The anticipation of rambling was caught at the very beginning of the piece with a kinetic energy of swiftly rubbing the hands together as one dancer talked of rambling in terms of “awesome” and “tight.” Generic terms placed to begin the generic vacation,  which often adequately describes our longing for the ritual of change. He practically packed up another male dancer and away they went. The duet was expansive, risky, and joyful. It reminded us of the journey we are embarking on as an audience member, and had the hope that we will return somehow changed. The two lifted one another with an ease and gracefulness that had a feeling of contact improvisation, but was more defined through space. Actually, overall the dance carved and delineated space with such accuracy that as an audience participant, I felt the palpable inauthenticity of embodied rambling. I wanted to see the body take tangents of unexplored space- perhaps forgetting the talking mind.

So, who is The Rambler? Goode began portraying the role as a Clint Eastwood throwback, including the cliché poncho and sombrero. It was precisely through the costume changing that one knew The Rambler. First Goode played the role, then a male dancer, and then was finally played by an African-American woman. In Goode’s role he addressed the romantic notions of the rambler’s ideas on freedom by singing about it. Who would have guessed that Joe Goode sounds like Willie Nelson?

Next, a male dancer played the role and was always seen leaving. He never stayed quite long enough to see him. He somewhat flippantly explored interesting questions of what it means to go, of why he is propelled to leave, and how he embraces embodiment as a means to feel, see, and to stay in the moment. Framed very tightly with the curtains, he seemed small and vulnerable. He had been stripped of any props, costumes (in just black pants), and of a rambler’s ego.
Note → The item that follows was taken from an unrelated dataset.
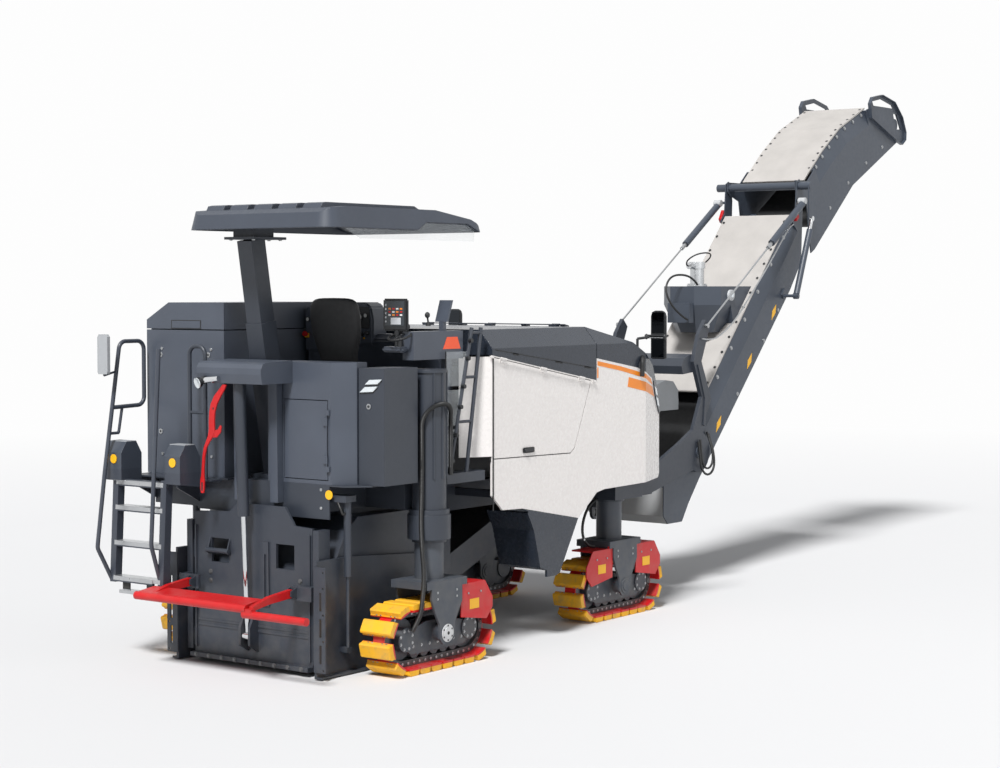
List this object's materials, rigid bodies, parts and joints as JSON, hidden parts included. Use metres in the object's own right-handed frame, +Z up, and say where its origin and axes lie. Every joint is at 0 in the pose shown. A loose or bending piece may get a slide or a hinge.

The rambler is the iconic, silent, mysterious, white American male who shows up at the right times and then slips away. Here he speaks of how he feels, as if he is picking at the scab of The Rambler, but never really exposing it to air. Ripping it off might invoke certain questions such as: How is the modern rambler or traveler different from the iconic Clint Eastwood? Is there a difference between rambling and homelessness? Is it truly rambling if it is purposeful- i.e. for ideas of “freedom?” Is habit inherently numbing? It seems as if The Rambler would become numb to rambling, and perhaps be more alive, embodied, when stationary.

The last woman added a twist to the demographic of The Rambler, yet she never actually rambled… except to work. She spoke to the idea that women, because of their ‘inherent’ reliability took the kids to school, worked, and picked them up again and could never really ramble anywhere.  As she spoke, she danced with two male dancers in a chair trio that seamlessly triangulated the space. The chairs became the minivans of non- rambling African-American women.

Somewhat misplaced, with that contrived humor I often associate with Pilobolus style antics, was a short vignette about sexual ramblings. It opened as one male draped in white began speaking in a female voice. As the curtain exposed more high space another man sat on top of him, and finally a woman was exposed sitting at the very top of this Renaissance image of a somewhat angelic nature. However puritan the scene evinced, the woman sang with a French accent, a jazz song about promiscuity.

Finally we are left with the woman who is left behind. She sat behind a table, painted in all white, and was a watered down version of herself. She identified herself as a person without. She reprised three times during the show, marking a time-lapse. The last time she appeared with a mannequin or sculpture, created by Basil Twist, sitting on her lap masking her. It looked as if one arm and leg had become the puppet. One could feel the loss of movement in the limbs, as if one becomes petrified in time, relying on memories of who they  once were. Unfortunately this segment was so short that the poignancy was almost lost.

The dance dissolved, just as one who rambles might dissolve, and one is left with only echoes.